▸ **Job**
Give the data again, word for word.

-------- Data excerpt

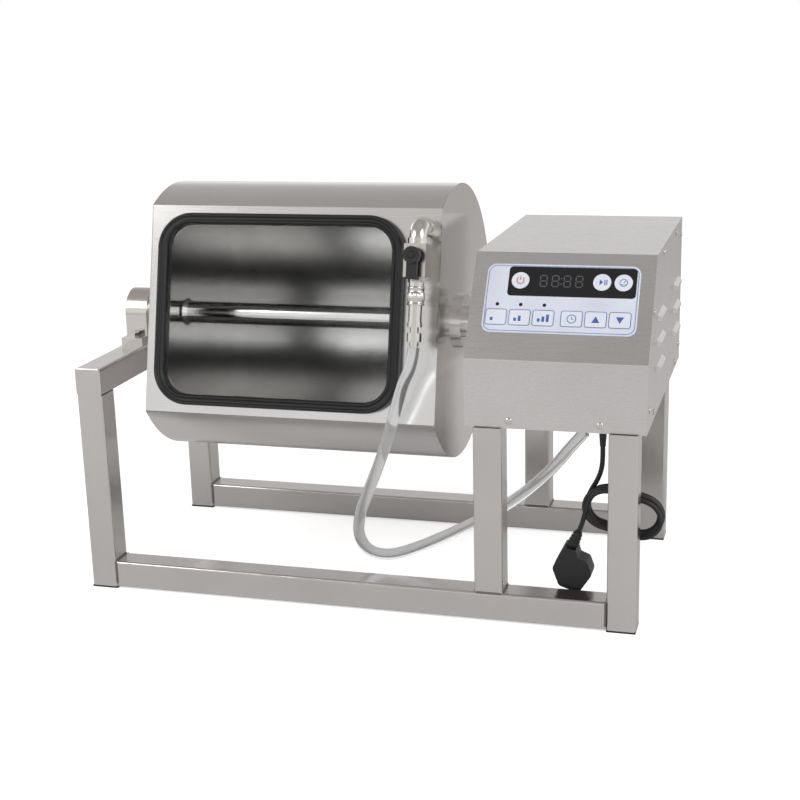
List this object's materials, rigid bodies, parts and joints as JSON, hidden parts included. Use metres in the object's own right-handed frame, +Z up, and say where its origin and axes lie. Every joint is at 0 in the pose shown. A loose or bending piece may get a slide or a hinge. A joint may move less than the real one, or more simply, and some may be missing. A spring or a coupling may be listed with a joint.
{
  "type": "meat vacuum tumbler",
  "caption": "Bench-top vacuum tumbler: a D-shaped stainless drum with a clear lid turns on a through shaft between a welded portal and a control box with a keypad.",
  "frame": {"origin": "centre of the machine's outline on the floor, under the feet", "axes": "+X along the drum shaft from the portal to the control box, +Y to the back, +Z up"},
  "size_m": [0.633, 0.3423, 0.438],
  "materials": {
    "brushed_stainless": "brushed",
    "drum_stainless": "satin, near mirror",
    "bright_fastener": "bright",
    "plated_fitting": "nickel plated",
    "bearing_metal": "cast, satin",
    "bearing_steel": "ground",
    "black_rubber": "satin",
    "cord_jacket": "semi-gloss",
    "black_plastic": "fine grain",
    "clear_pane": "polished",
    "clear_hose": "clear flexible tube",
    "overlay_film": "fine matt film",
    "dark_lens": "gloss",
    "display_plastic": "gloss",
    "key_film": "embossed film",
    "circuit_board": "solder mask",
    "motor_paint": "satin paint",
    "pump_metal": "cast",
    "supply_case": "zinc plated"
  },
  "bodies": {
    "frame": {"front_left_leg": "brushed_stainless", "back_left_leg": "brushed_stainless", "left_top_beam": "brushed_stainless", "front_rail": "brushed_stainless", "back_rail": "brushed_stainless", "front_mid_leg": "brushed_stainless", "back_mid_leg": "brushed_stainless", "front_right_leg": "brushed_stainless", "back_right_leg": "brushed_stainless", "foot_caps": "black_rubber", "left_side_panel": "brushed_stainless", "bent_cover": "brushed_stainless", "base_tray": "brushed_stainless", "back_panel": "brushed_stainless", "right_side_panel": "brushed_stainless", "panel_screws": "bright_fastener", "keypad_overlay": "overlay_film", "display_lens": "dark_lens", "display_and_lamps": "display_plastic", "control_board": "circuit_board", "pillow_block": "bearing_metal", "flange_bearing_housing": "bearing_metal", "bearing_inserts": "bearing_steel", "bearing_bolts": "bright_fastener", "gear_motor": "motor_paint", "vacuum_pump": "pump_metal", "power_supply": "supply_case", "vacuum_port": "plated_fitting", "vacuum_hose": "clear_hose", "cord_gland": "black_plastic", "mains_cord_drop": "cord_jacket", "mains_cord_hank": "cord_jacket", "mains_cord_tail": "cord_jacket", "mains_plug": "black_plastic", "cord_tie": "black_plastic"},
    "drum": {"drum_shell": "drum_stainless", "drum_left_end": "drum_stainless", "drum_right_end": "drum_stainless", "drum_face": "drum_stainless", "centre_shaft": "drum_stainless", "shaft_hubs": "drum_stainless", "elbow": "plated_fitting", "valve_body": "plated_fitting", "coupler_socket": "plated_fitting", "coupler_plug": "plated_fitting", "hose_clamp": "bright_fastener"},
    "lid": {"lid_rim": "black_rubber", "lid_pane": "clear_pane"},
    "valve_lever": {"valve_lever": "black_plastic"},
    "coupler_sleeve": {"coupler_sleeve": "plated_fitting"},
    "power_key": {"power_key": "key_film"},
    "start_stop_key": {"start_stop_key": "key_film"},
    "vacuum_key": {"vacuum_key": "key_film"},
    "low_speed_key": {"low_speed_key": "key_film"},
    "mid_speed_key": {"mid_speed_key": "key_film"},
    "high_speed_key": {"high_speed_key": "key_film"},
    "timer_key": {"timer_key": "key_film"},
    "up_key": {"up_key": "key_film"},
    "down_key": {"down_key": "key_film"}
  },
  "joints": [
    {"name": "drum_spin", "type": "hinge", "parent": "frame", "child": "drum", "pos_m": [-0.244, -0.0159, 0.287], "axis": [1, 0, 0], "continuous": true, "deforming": ["vacuum_hose"]},
    {"name": "lid_lift", "type": "slide", "parent": "drum", "child": "lid", "axis": [0, -0.9694, 0.2453], "range_m": [0, 0.12]},
    {"name": "lever_turn", "type": "hinge", "parent": "drum", "child": "valve_lever", "pos_m": [0.07, -0.1569, 0.38405], "axis": [0, -0.9694, 0.2453], "range_deg": [0, 90]},
    {"name": "sleeve_pull", "type": "slide", "parent": "drum", "child": "coupler_sleeve", "axis": [0, 0.2453, 0.9694], "range_m": [0, 0.004], "stiffness_N_per_m": 800},
    {"name": "power_key_press", "type": "slide", "parent": "frame", "child": "power_key", "axis": [0, 0.8208, -0.5712], "range_m": [0, 0.00035], "stiffness_N_per_m": 2500},
    {"name": "start_stop_key_press", "type": "slide", "parent": "frame", "child": "start_stop_key", "axis": [0, 0.8208, -0.5712], "range_m": [0, 0.00035], "stiffness_N_per_m": 2500},
    {"name": "vacuum_key_press", "type": "slide", "parent": "frame", "child": "vacuum_key", "axis": [0, 0.8208, -0.5712], "range_m": [0, 0.00035], "stiffness_N_per_m": 2500},
    {"name": "low_speed_key_press", "type": "slide", "parent": "frame", "child": "low_speed_key", "axis": [0, 0.8208, -0.5712], "range_m": [0, 0.00035], "stiffness_N_per_m": 2500},
    {"name": "mid_speed_key_press", "type": "slide", "parent": "frame", "child": "mid_speed_key", "axis": [0, 0.8208, -0.5712], "range_m": [0, 0.00035], "stiffness_N_per_m": 2500},
    {"name": "high_speed_key_press", "type": "slide", "parent": "frame", "child": "high_speed_key", "axis": [0, 0.8208, -0.5712], "range_m": [0, 0.00035], "stiffness_N_per_m": 2500},
    {"name": "timer_key_press", "type": "slide", "parent": "frame", "child": "timer_key", "axis": [0, 0.8208, -0.5712], "range_m": [0, 0.00035], "stiffness_N_per_m": 2500},
    {"name": "up_key_press", "type": "slide", "parent": "frame", "child": "up_key", "axis": [0, 0.8208, -0.5712], "range_m": [0, 0.00035], "stiffness_N_per_m": 2500},
    {"name": "down_key_press", "type": "slide", "parent": "frame", "child": "down_key", "axis": [0, 0.8208, -0.5712], "range_m": [0, 0.00035], "stiffness_N_per_m": 2500}
  ]
}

----------------

▸ **Output**
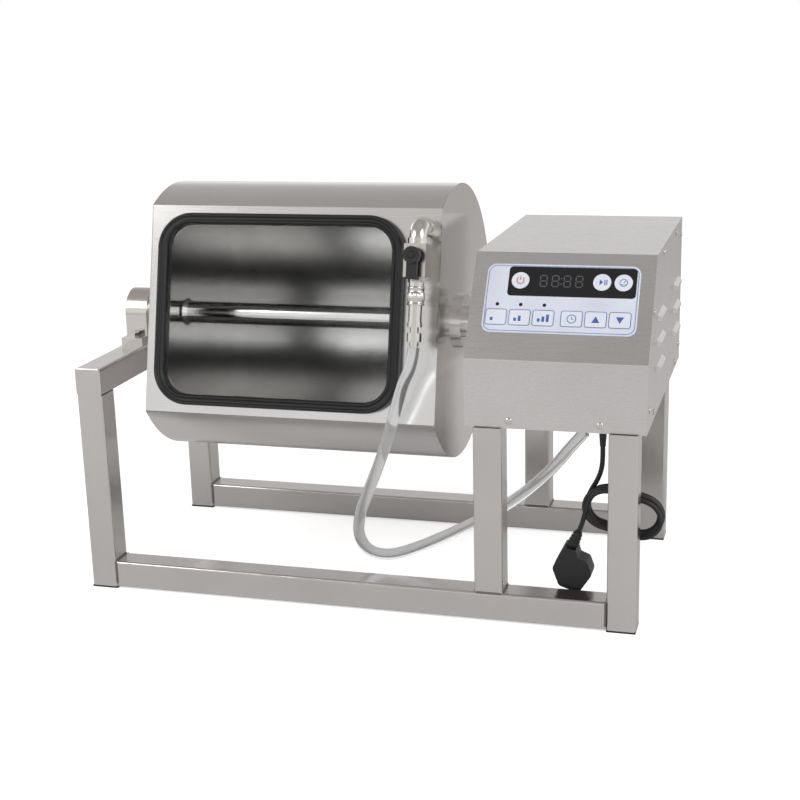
List this object's materials, rigid bodies, parts and joints as JSON, hidden parts included. Use metres in the object's own right-handed frame, +Z up, and say where its origin and axes lie. Every joint is at 0 in the pose shown. A loose or bending piece may get a slide or a hinge. A joint may move less than the real one, or more simply, and some may be missing. A spring or a coupling may be listed with a joint.
{
  "type": "meat vacuum tumbler",
  "caption": "Bench-top vacuum tumbler: a D-shaped stainless drum with a clear lid turns on a through shaft between a welded portal and a control box with a keypad.",
  "frame": {"origin": "centre of the machine's outline on the floor, under the feet", "axes": "+X along the drum shaft from the portal to the control box, +Y to the back, +Z up"},
  "size_m": [0.633, 0.3423, 0.438],
  "materials": {
    "brushed_stainless": "brushed",
    "drum_stainless": "satin, near mirror",
    "bright_fastener": "bright",
    "plated_fitting": "nickel plated",
    "bearing_metal": "cast, satin",
    "bearing_steel": "ground",
    "black_rubber": "satin",
    "cord_jacket": "semi-gloss",
    "black_plastic": "fine grain",
    "clear_pane": "polished",
    "clear_hose": "clear flexible tube",
    "overlay_film": "fine matt film",
    "dark_lens": "gloss",
    "display_plastic": "gloss",
    "key_film": "embossed film",
    "circuit_board": "solder mask",
    "motor_paint": "satin paint",
    "pump_metal": "cast",
    "supply_case": "zinc plated"
  },
  "bodies": {
    "frame": {"front_left_leg": "brushed_stainless", "back_left_leg": "brushed_stainless", "left_top_beam": "brushed_stainless", "front_rail": "brushed_stainless", "back_rail": "brushed_stainless", "front_mid_leg": "brushed_stainless", "back_mid_leg": "brushed_stainless", "front_right_leg": "brushed_stainless", "back_right_leg": "brushed_stainless", "foot_caps": "black_rubber", "left_side_panel": "brushed_stainless", "bent_cover": "brushed_stainless", "base_tray": "brushed_stainless", "back_panel": "brushed_stainless", "right_side_panel": "brushed_stainless", "panel_screws": "bright_fastener", "keypad_overlay": "overlay_film", "display_lens": "dark_lens", "display_and_lamps": "display_plastic", "control_board": "circuit_board", "pillow_block": "bearing_metal", "flange_bearing_housing": "bearing_metal", "bearing_inserts": "bearing_steel", "bearing_bolts": "bright_fastener", "gear_motor": "motor_paint", "vacuum_pump": "pump_metal", "power_supply": "supply_case", "vacuum_port": "plated_fitting", "vacuum_hose": "clear_hose", "cord_gland": "black_plastic", "mains_cord_drop": "cord_jacket", "mains_cord_hank": "cord_jacket", "mains_cord_tail": "cord_jacket", "mains_plug": "black_plastic", "cord_tie": "black_plastic"},
    "drum": {"drum_shell": "drum_stainless", "drum_left_end": "drum_stainless", "drum_right_end": "drum_stainless", "drum_face": "drum_stainless", "centre_shaft": "drum_stainless", "shaft_hubs": "drum_stainless", "elbow": "plated_fitting", "valve_body": "plated_fitting", "coupler_socket": "plated_fitting", "coupler_plug": "plated_fitting", "hose_clamp": "bright_fastener"},
    "lid": {"lid_rim": "black_rubber", "lid_pane": "clear_pane"},
    "valve_lever": {"valve_lever": "black_plastic"},
    "coupler_sleeve": {"coupler_sleeve": "plated_fitting"},
    "power_key": {"power_key": "key_film"},
    "start_stop_key": {"start_stop_key": "key_film"},
    "vacuum_key": {"vacuum_key": "key_film"},
    "low_speed_key": {"low_speed_key": "key_film"},
    "mid_speed_key": {"mid_speed_key": "key_film"},
    "high_speed_key": {"high_speed_key": "key_film"},
    "timer_key": {"timer_key": "key_film"},
    "up_key": {"up_key": "key_film"},
    "down_key": {"down_key": "key_film"}
  },
  "joints": [
    {"name": "drum_spin", "type": "hinge", "parent": "frame", "child": "drum", "pos_m": [-0.244, -0.0159, 0.287], "axis": [1, 0, 0], "continuous": true, "deforming": ["vacuum_hose"]},
    {"name": "lid_lift", "type": "slide", "parent": "drum", "child": "lid", "axis": [0, -0.9694, 0.2453], "range_m": [0, 0.12]},
    {"name": "lever_turn", "type": "hinge", "parent": "drum", "child": "valve_lever", "pos_m": [0.07, -0.1569, 0.38405], "axis": [0, -0.9694, 0.2453], "range_deg": [0, 90]},
    {"name": "sleeve_pull", "type": "slide", "parent": "drum", "child": "coupler_sleeve", "axis": [0, 0.2453, 0.9694], "range_m": [0, 0.004], "stiffness_N_per_m": 800},
    {"name": "power_key_press", "type": "slide", "parent": "frame", "child": "power_key", "axis": [0, 0.8208, -0.5712], "range_m": [0, 0.00035], "stiffness_N_per_m": 2500},
    {"name": "start_stop_key_press", "type": "slide", "parent": "frame", "child": "start_stop_key", "axis": [0, 0.8208, -0.5712], "range_m": [0, 0.00035], "stiffness_N_per_m": 2500},
    {"name": "vacuum_key_press", "type": "slide", "parent": "frame", "child": "vacuum_key", "axis": [0, 0.8208, -0.5712], "range_m": [0, 0.00035], "stiffness_N_per_m": 2500},
    {"name": "low_speed_key_press", "type": "slide", "parent": "frame", "child": "low_speed_key", "axis": [0, 0.8208, -0.5712], "range_m": [0, 0.00035], "stiffness_N_per_m": 2500},
    {"name": "mid_speed_key_press", "type": "slide", "parent": "frame", "child": "mid_speed_key", "axis": [0, 0.8208, -0.5712], "range_m": [0, 0.00035], "stiffness_N_per_m": 2500},
    {"name": "high_speed_key_press", "type": "slide", "parent": "frame", "child": "high_speed_key", "axis": [0, 0.8208, -0.5712], "range_m": [0, 0.00035], "stiffness_N_per_m": 2500},
    {"name": "timer_key_press", "type": "slide", "parent": "frame", "child": "timer_key", "axis": [0, 0.8208, -0.5712], "range_m": [0, 0.00035], "stiffness_N_per_m": 2500},
    {"name": "up_key_press", "type": "slide", "parent": "frame", "child": "up_key", "axis": [0, 0.8208, -0.5712], "range_m": [0, 0.00035], "stiffness_N_per_m": 2500},
    {"name": "down_key_press", "type": "slide", "parent": "frame", "child": "down_key", "axis": [0, 0.8208, -0.5712], "range_m": [0, 0.00035], "stiffness_N_per_m": 2500}
  ]
}